Copy out the listing exactly.

++++++++++++++++++++

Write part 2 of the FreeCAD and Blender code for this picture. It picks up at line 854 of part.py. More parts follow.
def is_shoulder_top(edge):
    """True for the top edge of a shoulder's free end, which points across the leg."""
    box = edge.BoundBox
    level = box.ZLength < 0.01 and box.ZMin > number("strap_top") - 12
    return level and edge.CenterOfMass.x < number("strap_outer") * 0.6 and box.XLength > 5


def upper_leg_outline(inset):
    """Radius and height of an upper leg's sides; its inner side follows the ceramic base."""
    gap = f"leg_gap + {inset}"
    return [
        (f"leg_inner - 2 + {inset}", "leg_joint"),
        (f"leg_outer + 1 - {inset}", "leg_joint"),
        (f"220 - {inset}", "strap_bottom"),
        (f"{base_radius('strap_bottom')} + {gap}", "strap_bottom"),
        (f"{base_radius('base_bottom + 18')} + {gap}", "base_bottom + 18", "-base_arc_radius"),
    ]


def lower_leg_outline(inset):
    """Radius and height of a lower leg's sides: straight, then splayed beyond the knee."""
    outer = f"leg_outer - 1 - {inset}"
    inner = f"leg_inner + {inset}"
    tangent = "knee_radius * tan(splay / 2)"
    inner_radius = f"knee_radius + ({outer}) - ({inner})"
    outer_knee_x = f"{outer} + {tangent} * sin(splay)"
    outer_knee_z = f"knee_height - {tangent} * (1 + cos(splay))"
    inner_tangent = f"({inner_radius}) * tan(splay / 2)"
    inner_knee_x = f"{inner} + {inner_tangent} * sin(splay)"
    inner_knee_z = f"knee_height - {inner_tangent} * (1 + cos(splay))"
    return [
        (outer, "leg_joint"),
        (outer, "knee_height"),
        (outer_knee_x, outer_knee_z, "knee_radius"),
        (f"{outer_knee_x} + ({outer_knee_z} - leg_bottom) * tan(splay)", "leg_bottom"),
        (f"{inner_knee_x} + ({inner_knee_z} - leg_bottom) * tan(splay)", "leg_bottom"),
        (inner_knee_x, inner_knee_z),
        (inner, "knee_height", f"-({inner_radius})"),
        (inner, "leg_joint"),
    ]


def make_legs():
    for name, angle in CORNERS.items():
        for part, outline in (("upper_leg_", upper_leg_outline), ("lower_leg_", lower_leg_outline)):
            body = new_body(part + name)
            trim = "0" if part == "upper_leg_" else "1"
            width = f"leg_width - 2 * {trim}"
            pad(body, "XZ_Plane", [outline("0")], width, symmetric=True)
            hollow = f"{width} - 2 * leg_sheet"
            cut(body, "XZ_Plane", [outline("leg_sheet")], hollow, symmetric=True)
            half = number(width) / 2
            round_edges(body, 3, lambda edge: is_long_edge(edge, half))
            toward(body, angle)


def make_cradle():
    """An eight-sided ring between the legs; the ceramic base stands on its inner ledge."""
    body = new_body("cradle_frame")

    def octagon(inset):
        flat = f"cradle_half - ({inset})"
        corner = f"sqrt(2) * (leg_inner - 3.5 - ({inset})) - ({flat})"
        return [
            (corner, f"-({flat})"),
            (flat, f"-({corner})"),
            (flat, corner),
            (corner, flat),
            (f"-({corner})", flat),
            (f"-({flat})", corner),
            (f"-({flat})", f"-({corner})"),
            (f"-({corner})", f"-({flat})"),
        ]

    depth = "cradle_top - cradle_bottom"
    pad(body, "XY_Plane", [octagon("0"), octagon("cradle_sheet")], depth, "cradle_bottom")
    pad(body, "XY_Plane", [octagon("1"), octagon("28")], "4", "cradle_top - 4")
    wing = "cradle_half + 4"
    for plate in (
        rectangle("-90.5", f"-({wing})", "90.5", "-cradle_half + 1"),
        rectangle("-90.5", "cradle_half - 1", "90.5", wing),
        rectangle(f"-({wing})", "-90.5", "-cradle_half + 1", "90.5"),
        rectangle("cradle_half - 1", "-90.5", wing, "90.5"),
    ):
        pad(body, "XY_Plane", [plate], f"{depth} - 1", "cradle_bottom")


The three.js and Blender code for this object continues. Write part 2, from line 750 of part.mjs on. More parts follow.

++++++++++++++++++++

*COMPLETE RESPONSE*:
Write part 2 of the FreeCAD and Blender code for this picture. It picks up at line 854 of part.py. More parts follow.
def is_shoulder_top(edge):
    """True for the top edge of a shoulder's free end, which points across the leg."""
    box = edge.BoundBox
    level = box.ZLength < 0.01 and box.ZMin > number("strap_top") - 12
    return level and edge.CenterOfMass.x < number("strap_outer") * 0.6 and box.XLength > 5


def upper_leg_outline(inset):
    """Radius and height of an upper leg's sides; its inner side follows the ceramic base."""
    gap = f"leg_gap + {inset}"
    return [
        (f"leg_inner - 2 + {inset}", "leg_joint"),
        (f"leg_outer + 1 - {inset}", "leg_joint"),
        (f"220 - {inset}", "strap_bottom"),
        (f"{base_radius('strap_bottom')} + {gap}", "strap_bottom"),
        (f"{base_radius('base_bottom + 18')} + {gap}", "base_bottom + 18", "-base_arc_radius"),
    ]


def lower_leg_outline(inset):
    """Radius and height of a lower leg's sides: straight, then splayed beyond the knee."""
    outer = f"leg_outer - 1 - {inset}"
    inner = f"leg_inner + {inset}"
    tangent = "knee_radius * tan(splay / 2)"
    inner_radius = f"knee_radius + ({outer}) - ({inner})"
    outer_knee_x = f"{outer} + {tangent} * sin(splay)"
    outer_knee_z = f"knee_height - {tangent} * (1 + cos(splay))"
    inner_tangent = f"({inner_radius}) * tan(splay / 2)"
    inner_knee_x = f"{inner} + {inner_tangent} * sin(splay)"
    inner_knee_z = f"knee_height - {inner_tangent} * (1 + cos(splay))"
    return [
        (outer, "leg_joint"),
        (outer, "knee_height"),
        (outer_knee_x, outer_knee_z, "knee_radius"),
        (f"{outer_knee_x} + ({outer_knee_z} - leg_bottom) * tan(splay)", "leg_bottom"),
        (f"{inner_knee_x} + ({inner_knee_z} - leg_bottom) * tan(splay)", "leg_bottom"),
        (inner_knee_x, inner_knee_z),
        (inner, "knee_height", f"-({inner_radius})"),
        (inner, "leg_joint"),
    ]


def make_legs():
    for name, angle in CORNERS.items():
        for part, outline in (("upper_leg_", upper_leg_outline), ("lower_leg_", lower_leg_outline)):
            body = new_body(part + name)
            trim = "0" if part == "upper_leg_" else "1"
            width = f"leg_width - 2 * {trim}"
            pad(body, "XZ_Plane", [outline("0")], width, symmetric=True)
            hollow = f"{width} - 2 * leg_sheet"
            cut(body, "XZ_Plane", [outline("leg_sheet")], hollow, symmetric=True)
            half = number(width) / 2
            round_edges(body, 3, lambda edge: is_long_edge(edge, half))
            toward(body, angle)


def make_cradle():
    """An eight-sided ring between the legs; the ceramic base stands on its inner ledge."""
    body = new_body("cradle_frame")

    def octagon(inset):
        flat = f"cradle_half - ({inset})"
        corner = f"sqrt(2) * (leg_inner - 3.5 - ({inset})) - ({flat})"
        return [
            (corner, f"-({flat})"),
            (flat, f"-({corner})"),
            (flat, corner),
            (corner, flat),
            (f"-({corner})", flat),
            (f"-({flat})", corner),
            (f"-({flat})", f"-({corner})"),
            (f"-({corner})", f"-({flat})"),
        ]

    depth = "cradle_top - cradle_bottom"
    pad(body, "XY_Plane", [octagon("0"), octagon("cradle_sheet")], depth, "cradle_bottom")
    pad(body, "XY_Plane", [octagon("1"), octagon("28")], "4", "cradle_top - 4")
    wing = "cradle_half + 4"
    for plate in (
        rectangle("-90.5", f"-({wing})", "90.5", "-cradle_half + 1"),
        rectangle("-90.5", "cradle_half - 1", "90.5", wing),
        rectangle(f"-({wing})", "-90.5", "-cradle_half + 1", "90.5"),
        rectangle("cradle_half - 1", "-90.5", wing, "90.5"),
    ):
        pad(body, "XY_Plane", [plate], f"{depth} - 1", "cradle_bottom")


The three.js and Blender code for this object continues. Write part 2, from line 750 of part.mjs on. More parts follow.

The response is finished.